Título: A tentação da elevação prematura dos juros
Autor:
Fonte: Valor Econômico, 09/06/2009, Opinião, p. A12

Os mercados começaram a antecipar uma elevação futura da taxa de juros que o Federal Reserve Bank tem como meta no mercado de empréstimos entre bancos (overnight). As apostas de que o Fed irá puxar esses juros em sua reunião de novembro subiram de 25% para 58% no mercado futuro de Chicago. Em movimentos com direção semelhante, os títulos do Tesouro americano de dez anos subiram de 2,5% para 3,8% do início do ano para cá. De novo, o Fed está ante o dilema de procurar manter os juros baixos para levantar o mercado de hipotecas, onde a crise começou, comprando títulos do Tesouro, ou sancionar a alta prematuramente. O Fed anunciou em março que iria comprar US$ 300 bilhões de T-bonds para manter o juro de longo prazo baixo e, com eles, o financiamento de imóveis. Nas últimas semanas, porém, os investidores deixaram de lado as aplicações seguras nestes títulos para se aventurarem a obter melhor remuneração nos países emergentes, forçando os rendimentos para cima.

As incertezas do mercado agora se deslocam para o destino da montanha de dinheiro que foi colocada às pressas para debelar a mais grave crise financeira em quase um século. A hipótese subjacente, corroborada por alguns indicadores, é a de que a economia global está saindo da crise no segundo semestre e de que a piora dos indicadores logo será estancada. Se o jogo econômico voltar ao normal - uma aposta irrealista no curto prazo - entram no centro da cena os cavalares déficits públicos dos EUA, do Reino Unido e das principais economias europeias. Desse ponto de vista, as taxas dos títulos do Tesouro terão de subir não apenas porque a inflação projetada deixou de ficar próxima a zero para elevar-se a 2%, mas também porque os investidores estão querendo maior remuneração para um cliente que se endividou em demasia. O mais recente discurso do presidente do Fed, Ben Bernanke, foi um pedido para que o governo americano coloque em práticas medidas que, em um horizonte de tempo definido, aponte para o declínio de seus gastos e dos déficits.

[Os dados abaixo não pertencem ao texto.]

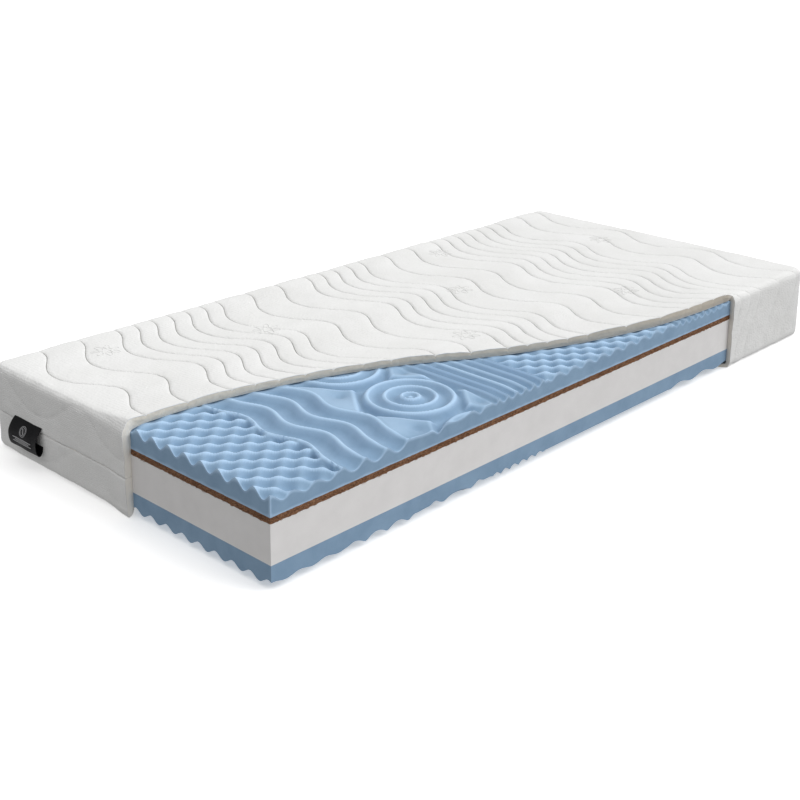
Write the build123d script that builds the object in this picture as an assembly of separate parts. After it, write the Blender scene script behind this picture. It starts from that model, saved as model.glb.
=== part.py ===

Os sinais de reação econômica, visíveis sobretudo na alta das commodities, inclusive petróleo, são incipientes para indicar uma recuperação sólida. E a preocupação com a redução dos déficits públicos faz sentido apenas se a enorme rede de proteção lançada para impedir a quebra dos bancos perdeu boa parte de sua função. Há sinais de que ela começa a ser dispensada e um dos exemplos é o estado de semiabandono em que se encontra o plano para limpar os ativos tóxicos das carteiras dos bancos americanos por meio de leilões. Ao que tudo indica, ele está sendo discretamente arquivado. O fim da marcação a mercado retirou o interesse dos bancos em vender seus papéis podres, enquanto permitiu uma melhora contábil de seu patrimônio.

A impressão de que o mercado pode voltar a funcionar sem escoras é falsa. Sem limpar a carteira dos bancos, eles continuarão com a capacidade de emprestar restrita, e boa parte dos mercados de títulos ainda depende da garantia explícita do governo para operar. O risco caiu para os níveis pré-quebra da Lehman Brothers, mas porque há garantias públicas para várias transações e a maior de todas as garantias, a de que, aconteça o que acontecer, grandes brancos não quebrarão.

Não se sai de uma crise dessas proporções com um passe de mágica. Boa parte do débito público com a crise é uma contrapartida do desequilíbrio financeiro dos bancos, e não gastos típicos de governo. Se os bancos se revigorarem rapidamente - o que não deve acontecer-, a dinheirama do Fed e do Tesouro não será mais necessária. Para isso, no entanto, uma das condições é que os mercados de crédito voltem a funcionar a pleno vapor. O peso morto que carregam em seus balanços, porém, é um fator que limita a recuperação e impede a redução do déficit público. A menos que a reativação econômica seja sólida no segundo semestre - há indícios de que ela ocorrerá, mas a baixa velocidade - a elevação dos juros agora não resolveria nenhum problema e agravaria vários, podendo abortar a volta ao crescimento. Sem perigo inflacionário, não há razão para prematuramente elevar o custo do dinheiro em um momento em que o governo é o maior credor na praça, depois de ter ficado bom tempo sendo o único.